S.S.: Un mal incroyable a été fait au nom de la communauté hutu contre la communauté tutsi victime du
génocide entre avril et juillet 1994. Il est compréhensible que les rescapés aient des ressentiments à l'égard des Hutu. Un autre
mal a été commis contre les Hutu car, au cours de son avancée, le FPR a commis des massacres sélectifs. Après la prise du pouvoir
aussi, il y a des points du pays où des gens ont été convoqués à des réunions politiques et l'armée a tiré dans le tas. On a même
rapporté que dans certains cas des éléments de l'armée s'assuraient d'abord que les Tutsi rescapés quittaient les lieux avant de
tirer. Je vous dirais que je détiens une liste nominative de 18000 personnes tuées dans la seule préfecture de Gitarama. Je dirais,
que moyennant une enquête internationale que j'appelle de tous mes vœux, il y a eu des actes d'une ampleur génocidaire. Pour les
Hutu qui ont perdu les leurs tués par le FPR ou par les rescapés tutsi après la victoire du FPR, ils voient également en un Tutsi
l'objet de la perte des leurs. Même si le problème n'est pas fondamentalement Hutu-Tutsi, cette fois-ci, le problème a pris une
ampleur émotionelle assez grave.
T.U.R.: Est-ce que la justice devrait constituer un préalable à la réconciliation ?
S.S.: La justice comme moyen de réconciliation doit jouer un rôle très important. Il faut passer par
une justice équitable. Elle peut s'exercer à travers le Tribunal International. Au regard des responsabilités de l'une et de
l'autre des parties dans ce conflit qui a amené la guerre, le génocide, le contre-génocide et les représailles, je ne pense vraiment
pas que les Rwandais soient eux-mêmes capables de juger sereinement de ce qui est arrivé au Rwanda. Je suis plutôt partisan d'une
solution où le système judiciaire rwandais, en ce qui concerne les crimes de génocide et de contre-génocide et des massacres de
la période de la tragédie rwandaise se dessaisirait de ce dossier et laisserait des personnes jugées indépendantes et plus détachées
du contexte émotionnel venir s'en charger. Je crois que la justice est aussi la confiance que l'ensemble de la communauté nationale,
les justiciables font à ce système. Même si par miracle le système judiciaire rwandais faisait un travail parfait, sans que les
justiciables lui fassent moindre confiance, cela ne serait pas une justice réconciliatrice. La justice est un pendant de la
réconciliation nationale, elle n'en constitue pas nécessairement un préalable. Elle est nécessaire pour montrer que le crime
ne paie pas. La culture de l'impunité qui a été cultivée au Rwanda doit prendre fin. Il est évident que toute justice non
passionnelle, méthodique et très professionnelle mettra peut-être des années. Si on devait attendre que cette justice ait fini son
travail pour se réconcilier, l'on serait entrain de renoncer à la réconciliation.
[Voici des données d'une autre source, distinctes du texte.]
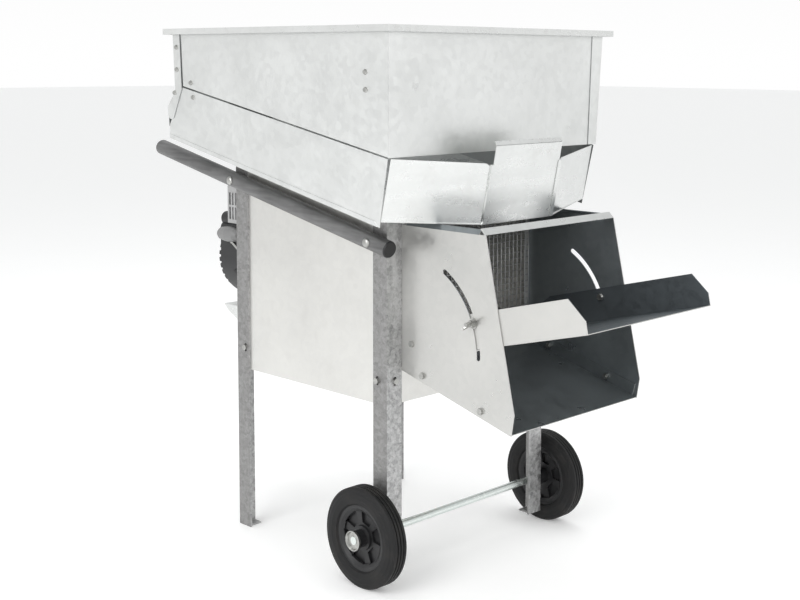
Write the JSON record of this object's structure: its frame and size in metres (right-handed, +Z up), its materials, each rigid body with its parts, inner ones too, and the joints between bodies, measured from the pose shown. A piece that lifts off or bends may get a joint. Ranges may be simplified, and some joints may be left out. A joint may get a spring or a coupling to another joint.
{
  "type": "olive defoliator",
  "caption": "Sheet steel hopper on angle iron legs and wheels, with a sloping tray, lifting gate, fan box with mesh guard, small engine and tilting leaf deflector.",
  "frame": {"origin": "on the ground, at the middle of the outer box", "axes": "+X points to the leaf outlet, +Y to the left side, +Z up"},
  "size_m": [1.2136, 0.6648, 1.0946],
  "materials": {
    "galvanised_angle": "satin",
    "galvanised_sheet": "satin",
    "tube_steel": "satin",
    "zinc_steel": "satin",
    "mesh_wire": "satin",
    "cast_alloy": "satin",
    "muffler_steel": "satin",
    "black_plastic": "satin",
    "grip_plastic": "satin",
    "tank_plastic": "satin",
    "red_plastic": "satin",
    "tyre_rubber": "matte"
  },
  "bodies": {
    "frame": {"leg_front_right": "galvanised_angle", "leg_front_left": "galvanised_angle", "leg_rear_right": "galvanised_angle", "leg_rear_left": "galvanised_angle", "handle_tube_right": "tube_steel", "handle_tube_left": "tube_steel", "tube_plugs": "black_plastic", "axle": "zinc_steel", "hub_caps": "zinc_steel", "side_panel_right": "galvanised_sheet", "side_panel_left": "galvanised_sheet", "front_panel": "galvanised_sheet", "rear_panel": "galvanised_sheet", "fan_duct": "galvanised_sheet", "fan_ring": "galvanised_sheet", "mesh_guard": "mesh_wire", "outlet_plate_right": "galvanised_sheet", "outlet_plate_left": "galvanised_sheet", "outlet_floor": "galvanised_sheet", "tie_strip": "galvanised_sheet", "pivot_bolts": "zinc_steel", "tray_floor": "galvanised_sheet", "tray_side_right": "galvanised_sheet", "tray_side_left": "galvanised_sheet", "funnel_wall_right": "galvanised_sheet", "funnel_wall_left": "galvanised_sheet", "gate_guides": "galvanised_sheet", "hopper_front": "galvanised_sheet", "hopper_side_right": "galvanised_sheet", "hopper_side_left": "galvanised_sheet", "hopper_rear": "galvanised_sheet", "hopper_rim": "galvanised_sheet", "engine_shelf": "galvanised_sheet", "engine_block": "cast_alloy", "engine_shroud": "black_plastic", "starter_cover": "black_plastic", "muffler": "muffler_steel", "muffler_guard": "muffler_steel", "air_cleaner": "black_plastic", "carburettor": "cast_alloy", "fuel_tank": "tank_plastic", "plug_cap": "black_plastic", "frame_bolts": "zinc_steel", "sheet_bolts": "zinc_steel"},
    "wheel_right": {"tyre_right": "tyre_rubber", "wheel_right": "black_plastic"},
    "wheel_left": {"tyre_left": "tyre_rubber", "wheel_left": "black_plastic"},
    "deflector": {"deflector": "galvanised_sheet", "clamp_bolts": "zinc_steel"},
    "wing_nut_right": {"wing_nut_right": "zinc_steel"},
    "wing_nut_left": {"wing_nut_left": "zinc_steel"},
    "gate": {"gate": "galvanised_sheet"},
    "rotor": {"drive_shaft": "zinc_steel", "fan": "cast_alloy"},
    "starter_grip": {"starter_grip": "grip_plastic"},
    "fuel_cap": {"fuel_cap": "black_plastic"},
    "throttle_lever": {"throttle_lever": "zinc_steel"},
    "choke_lever": {"choke_lever": "zinc_steel"},
    "stop_switch": {"stop_switch": "red_plastic"}
  },
  "joints": [
    {"name": "wheel_right_spin", "type": "hinge", "parent": "frame", "child": "wheel_right", "pos_m": [0.12227, -0.272, 0.1], "axis": [0, 1, 0], "continuous": true},
    {"name": "wheel_left_spin", "type": "hinge", "parent": "frame", "child": "wheel_left", "pos_m": [0.12227, 0.272, 0.1], "axis": [0, 1, 0], "continuous": true},
    {"name": "deflector_tilt", "type": "hinge", "parent": "frame", "child": "deflector", "pos_m": [0.17077, 0, 0.479], "axis": [0, -1, 0], "range_deg": [-21, 25]},
    {"name": "wing_nut_right_turn", "type": "hinge", "parent": "deflector", "child": "wing_nut_right", "pos_m": [0.33453, -0.199, 0.5435], "axis": [0, -1, 0], "continuous": true},
    {"name": "wing_nut_left_turn", "type": "hinge", "parent": "deflector", "child": "wing_nut_left", "pos_m": [0.33453, 0.199, 0.5435], "axis": [0, 1, 0], "continuous": true},
    {"name": "gate_lift", "type": "slide", "parent": "frame", "child": "gate", "axis": [0.2011, 0, 0.9796], "range_m": [0, 0.11]},
    {"name": "rotor_spin", "type": "hinge", "parent": "frame", "child": "rotor", "pos_m": [-0.19773, 0, 0.56], "axis": [1, 0, 0], "continuous": true},
    {"name": "starter_pull", "type": "slide", "parent": "frame", "child": "starter_grip", "axis": [0, -1, 0], "range_m": [0, 0.5], "stiffness_N_per_m": 40},
    {"name": "fuel_cap_turn", "type": "hinge", "parent": "frame", "child": "fuel_cap", "pos_m": [-0.53773, 0.066, 0.725], "axis": [0, 0, 1], "range_deg": [0, 90]},
    {"name": "throttle_turn", "type": "hinge", "parent": "frame", "child": "throttle_lever", "pos_m": [-0.50173, -0.101, 0.578], "axis": [0, -1, 0], "range_deg": [0, 40]},
    {"name": "choke_turn", "type": "hinge", "parent": "frame", "child": "choke_lever", "pos_m": [-0.41973, 0.056, 0.667], "axis": [-1, 0, 0], "range_deg": [0, 36]},
    {"name": "stop_switch_turn", "type": "hinge", "parent": "frame", "child": "stop_switch", "pos_m": [-0.50973, -0.103, 0.534], "axis": [0, -1, 0], "range_deg": [0, 45]}
  ]
}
T.U.R.: Quelle forme devra prendre la réconcilation nationale ?
S.S.: Ce serait déjà un début si on pouvait faire taire les armes. Je pense que les Rwandais se sont
fait un mal tellement profond qu'ils ne peuvent pas se restaurer la sécurité pour les uns et pour les autres. Je prône qu'une
force internationale neutre chargée d'une mission claire à laquelle elle ne va pas se dérober en cas de difficultés puisse venir
au Rwanda permettre le rapatriement de tous les réfugiés, y compris les anciennes forces armées rwandaises. Ces dernières, et
l'armée patriotique rwandaise qui gère le pays actuellement, iraient dans les camps de cantonnement pour que les Rwandais soient
débarrassés une fois pour toutes de l'épée de Damoclès que constituent des armées qui veulent imposer leurs points de vue sur
l'ensemble de la population rwandaise. Cela créerait un climat propice au dialogue.
T.U.R.: Croyez-vous que le gouvernement de Kigali est vraiment un gouvernement d'unité nationale et que le
peuple rwandais se retrouve en l'armée d'unité nationale actuellement en place au Rwanda ?
S.S.: Le gouvernement n'est pas un gouvernement d'unité nationale dans la mesure où, d'après ses
actions sur le terrain, il a montré que dans la plupart des cas il agit pour le compte d'intérêts tout à fait sectaires. Je veux
dire que la " tutsisation " de l'administration actuellement en cours, les massacres sélectifs, " l'ethnilandisation " de
certaines parties du pays, ne sont pas des choses de nature à rassurer tous les Rwandais. De ce point de vue là, je suis formel,
le gouvernement n'est pas un gouvernement national.
Tout ce qui est national pour moi ne se définit pas par rapport à la composition ou à l'alchimie ethnique qui serait dans un
gouvernement ou dans les forces armées, mais c'est d'abord le fait que cette armée ou ce gouvernement ou ses institutions agissent
vraiment dans l'intérêt de tous les Rwandais. Si vous voulez ma réponse claire et concise, l'armée n'est ni représentative de toute
la population rwandaise, non pas seulement parce qu'elle est monoethnique, aussi et surtout qu'elle se comporte comme une armée de
conquérants sur un peuple qu'elle considère comme sa chose.
Ces positions lui ont valu plusieurs attentats dont un mortel.